The Office of Tobacco Control will merge into the HSE next year together with its 13 staff as part of the Government’s ongoing rationalisation scheme.

The Office of Tobacco Control will merge into the HSE next year together with its 13 staff as part of the Government’s ongoing rationalisation scheme.
Under the smoking prohibition legislation, the Office of Tobacco Control co-ordinates the national inspection programme while the HSE’s EHOs conduct the actual inspections themselves.
The OTC will “work closely with the Department of Health and Children and the HSE to ensure a successful transition to the new HSE-based Office of Tobacco Control,” stated  OTC Chairperson Norma Cronin who emphasised that the battle to protect people against the scourge of tobacco is a long-term one.
“It is crucial that tobacco control ranks as a top priority for political and public health leaders and we believe that the new HSE-based Office of Tobacco Control will reflect that priority,” she stated, “In this context, it is essential that the new OTC is properly resourced with a clearly identifiable profile.”

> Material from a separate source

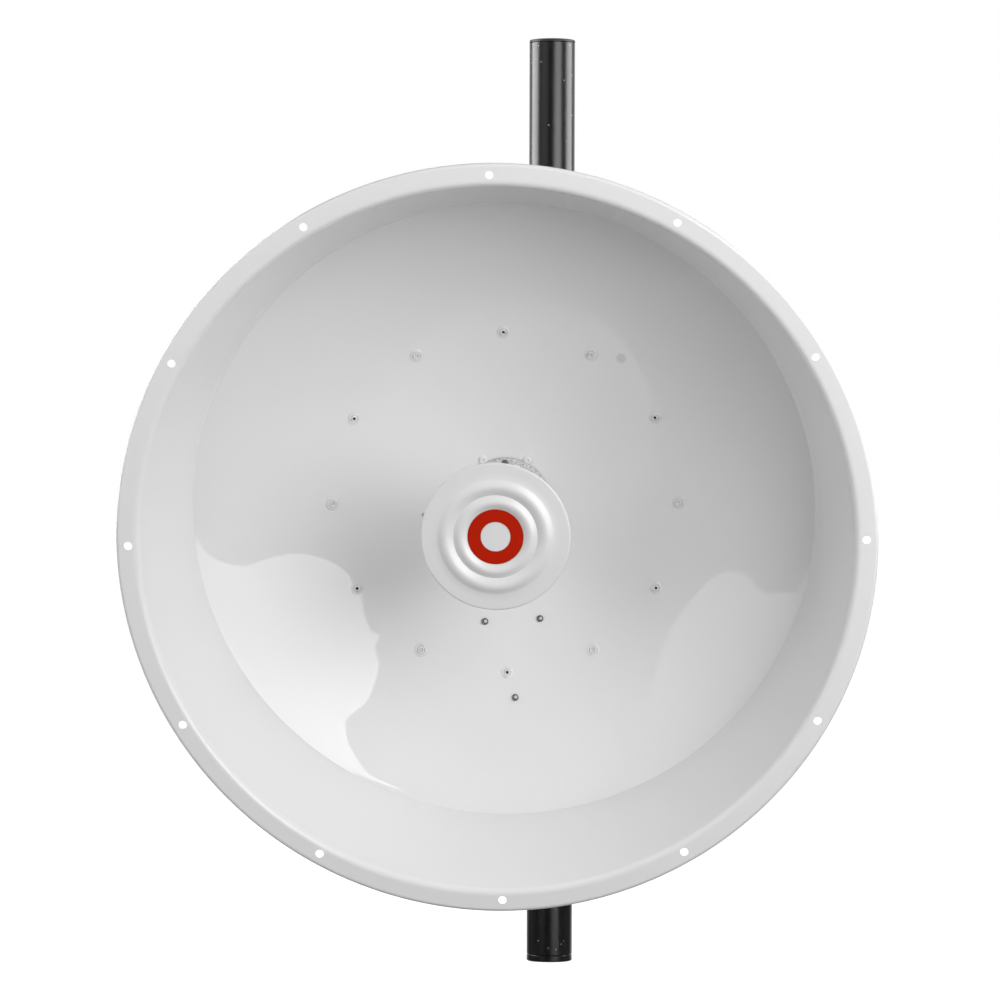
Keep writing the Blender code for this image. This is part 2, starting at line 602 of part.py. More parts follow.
def make_pivot(turn_axis):
    """M10 pivot bolt through both lugs and cheeks, with a spacer ring at each side."""
    centre = (-MAST_OFFSET, PIVOT_Y, 0.0)
    outside = CHEEK_INNER + PLATE + SEAT_GAP
    bolt = [(-outside - M10_HEAD, "hex", M10_HEX), (-outside, "hex", M10_HEX),
            (-outside, "round", PIVOT_RADIUS),
            (outside + WASHER + M10_NUT + THREAD_PAST_NUT, "round", PIVOT_RADIUS)]
    add_object("pivot_bolt", stacked_mesh("pivot_bolt", bolt), zinc_steel, turn_axis, centre)
    top = outside + WASHER
    nut = [(outside, "round", M10_WASHER_RADIUS), (top, "round", M10_WASHER_RADIUS),
           (top, "hex", M10_HEX), (top + M10_NUT, "hex", M10_HEX)]
    mesh = stacked_mesh("pivot_nut", nut, bore=PIVOT_RADIUS + HOLE_PLAY)
    add_object("pivot_nut", mesh, zinc_steel, turn_axis, centre)
    add_spacers("pivot_spacer", PIVOT_RADIUS, M10_WASHER_RADIUS, turn_axis, centre)


def add_spacers(name, rod, radius, turn_axis, centre):
    """Ring between lug and cheek, at each side."""
    low = LUG_INNER + PLATE + SEAT_GAP
    high = CHEEK_INNER - SEAT_GAP
    for side_name, side in (("left", -1), ("right", 1)):
        first, second = sorted((side * low, side * high))
        mesh = stacked_mesh(name + "_" + side_name, [(first, "round", radius), (second, "round", radius)],
                            16, rod + HOLE_PLAY)
        add_object(name + "_" + side_name, mesh, zinc_steel, turn_axis, centre)


def make_lock_bolts(turn_axis):
    """M8 bolts through the lugs and the cheeks' slots, which hold the tilt once tight."""
    centre = (-MAST_OFFSET, PIVOT_Y - LOCK_REACH, 0.0)
    inside = LUG_INNER - SEAT_GAP
    outside = CHEEK_INNER + PLATE + SEAT_GAP
    top = outside + WASHER
    bolt = [(inside - M8_HEAD, "hex", M8_HEX), (inside, "hex", M8_HEX),
            (inside, "round", ROD_RADIUS), (top + M8_NUT + THREAD_PAST_NUT, "round", ROD_RADIUS)]
    nut = [(outside, "round", M8_WASHER_RADIUS), (top, "round", M8_WASHER_RADIUS),
           (top, "hex", M8_HEX), (top + M8_NUT, "hex", M8_HEX)]
    for side_name, side in (("left", -1), ("right", 1)):
        for name, stations, bore in (("lock_bolt_" + side_name, bolt, None),
                                     ("lock_nut_" + side_name, nut, ROD_RADIUS + HOLE_PLAY)):
            mirrored = [(side * along, kind, size) for along, kind, size in stations]
            mesh = stacked_mesh(name, mirrored, bore=bore)
            add_object(name, mesh, zinc_steel, turn_axis, centre)
    add_spacers("lock_spacer", ROD_RADIUS, LOCK_SPACER_RADIUS, turn_axis, centre)


def add_axis(name, location, parent=None):
    axis = bpy.data.objects.new(name, None)
    bpy.context.scene.collection.objects.link(axis)
    axis.location = location
    axis.parent = parent
    return axis


def main():
    clear_scene()
    turn_axis = add_axis("azimuth_axis", (0, 0, PIVOT_Z))
    tilt_axis = add_axis("elevation_axis", (0, PIVOT_Y, 0), turn_axis)
    tilt_axis.rotation_euler.x = DISH_TILT
    dish_origin = (-MAST_OFFSET, -PIVOT_DEPTH, 0.0)

    make_mast()
    make_mast_plate(turn_axis)
    make_lugs(turn_axis)
    make_mast_clamps(turn_axis)
    make_pivot(turn_axis)
    make_lock_bolts(turn_axis)
    make_reflector(tilt_axis, dish_origin)
    make_mounting_pan(tilt_axis, dish_origin)
    make_tilt_bracket(tilt_axis, dish_origin)
    make_tilt_plate_bolts(tilt_axis, dish_origin)
    make_feed(tilt_axis, dish_origin)


main()
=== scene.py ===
import math

import bmesh
import bpy
from mathutils import Matrix, Vector, noise


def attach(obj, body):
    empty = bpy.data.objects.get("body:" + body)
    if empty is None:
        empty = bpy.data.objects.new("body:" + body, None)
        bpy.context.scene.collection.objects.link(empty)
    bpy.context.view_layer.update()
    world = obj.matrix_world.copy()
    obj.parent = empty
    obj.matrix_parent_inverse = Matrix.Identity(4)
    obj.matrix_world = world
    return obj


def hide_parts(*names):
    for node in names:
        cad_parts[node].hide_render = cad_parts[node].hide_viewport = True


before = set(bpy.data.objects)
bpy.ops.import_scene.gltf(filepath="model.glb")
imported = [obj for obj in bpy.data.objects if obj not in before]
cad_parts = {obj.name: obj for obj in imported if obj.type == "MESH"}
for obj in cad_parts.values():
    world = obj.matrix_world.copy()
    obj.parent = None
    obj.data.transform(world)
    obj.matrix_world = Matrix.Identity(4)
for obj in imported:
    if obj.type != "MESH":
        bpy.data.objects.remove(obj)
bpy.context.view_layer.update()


# Camera and dish placing. The dish hangs in front of the mast and looks 11 degrees down. The
# camera stands at mid mast height, 4 m away and a little to the right, with a long lens.
def add_object(name, data):
    """Put an object with the given data in the scene."""
    made = bpy.data.objects.new(name, data)
    bpy.context.scene.collection.objects.link(made)
    return made


dish_centre, dish_tilt = Vector((-0.033, -0.376, 0.391)), math.radians(11.0)
to_dish = Matrix.Translation(dish_centre) @ Matrix.Rotation(dish_tilt, 4, "X")
view_yaw, view_roll = math.radians(2.69), math.radians(-0.2)
view_distance, view_offset, view_rise = 4.026, 0.0034, 0.0368
view_forward = Vector((-math.sin(view_yaw), math.cos(view_yaw), 0.0))
view_right = Vector((math.cos(view_yaw), math.sin(view_yaw), 0.0))
camera_data = bpy.data.cameras.new("camera")
camera_data.lens, camera_data.sensor_width = 170.3, 36.0
camera = add_object("camera", camera_data)
camera.location = (dish_centre - view_distance * view_forward + view_offset * view_right
                   + Vector((0, 0, view_rise)))
camera.rotation_euler = (math.radians(90.0), view_roll, view_yaw)
bpy.context.scene.camera = camera
bpy.context.scene.view_settings.view_transform = "Standard"


# Studio: a pale floor, a white backdrop that only the camera sees, and soft boxes. The two boxes
# at the sides show as the bright stripes on the glossy mast. The others light the surfaces from
# the front and the sides, and two glowing cards show as soft patches on the reflector's floor.
def fill(tree, node, inputs):
    """Set or connect a node's inputs. A node given as a value stands for its first output."""
    for key, value in inputs.items():
        if isinstance(value, bpy.types.Node):
            value = value.outputs[0]
        if isinstance(value, bpy.types.NodeSocket):
            tree.links.new(value, node.inputs[key])
        else:
            node.inputs[key].default_value = value


def add_node(tree, kind, inputs=None, **settings):
    """Add a node, set its properties and fill its inputs."""
    made = tree.nodes.new(kind)
    for key, value in settings.items():
        setattr(made, key, value)
    fill(tree, made, inputs or {})
    return made


def compute(tree, operation, *values):
    """Add a math node."""
    return add_node(tree, "ShaderNodeMath", dict(enumerate(values)), operation=operation)


def stretch(tree, value, start, end, low, high, ease="LINEAR"):
    """Add a node that takes start to low and end to high, and holds the value beyond them."""
    return add_node(tree, "ShaderNodeMapRange", {0: value, 1: start, 2: end, 3: low, 4: high},
                    interpolation_type=ease)


def place_in(tree):
    """Add the object coordinates."""
    return add_node(tree, "ShaderNodeTexCoord").outputs["Object"]


white = (1, 1, 1, 1)
world = bpy.data.worlds.new("studio")
bpy.context.scene.world = world
world.use_nodes = True
sky = world.node_tree
sky.nodes.clear()
direction = add_node(sky, "ShaderNodeTexCoord").outputs["Generated"]
depth = add_node(sky, "ShaderNodeSeparateXYZ", {0: direction}).outputs["Y"]
ray = add_node(sky, "ShaderNodeLightPath").outputs
edge = stretch(sky, ray["Is Diffuse Ray"], 0.0, 1.0, 0.62, 0.10)
level = stretch(sky, depth, edge, 0.95, 0.06, 0.8, "SMOOTHSTEP")
room = add_node(sky, "ShaderNodeBackground", {"Color": white, "Strength": level})
backdrop = add_node(sky, "ShaderNodeBackground", {"Color": white, "Strength": 1.0})
mixed = add_node(sky, "ShaderNodeMixShader", {0: ray["Is Camera Ray"], 1: room, 2: backdrop})
add_node(sky, "ShaderNodeOutputWorld", {"Surface": mixed})


def stage_sheet(name, stuff, points, hidden):
    """Add a flat piece of the studio, hidden from some kinds of ray. Gives its material's tree."""
    mesh = bpy.data.meshes.new(name)
    mesh.from_pydata(points, [], [tuple(range(len(points)))])
    material = bpy.data.materials.new(name + "_" + stuff)
    material.use_nodes = True
    mesh.materials.append(material)
    sheet = add_object(name, mesh)
    for kind in hidden:
        setattr(sheet, "visible_" + kind, False)
    return material.node_tree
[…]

Norma Cronin also welcomed the announcement by the Department of Health and Children of its plans for a strategic review of tobacco policy to be undertaken as a priority.
The OTC has taken a number of publicans to court since the 2004 Public Health (Tobacco) Acts was introduced in 2004.
Through the EHOs, it rigorously policed smoking areas in pubs, pubs themselves and even pub decor for infringements of the Acts. Traditional pubs sporting 50 year-old enamel tobacco advertising signs were not safe from the attentions of the OTC.
And in failing to provide a definitive guide to what constituted a legitimate smoking area, the OTC left it to EHOs around the country to interpret the somewhat wooly legal definition in existence as they saw fit, leading to widespread diversity of acceptable standards for pub smoking areas.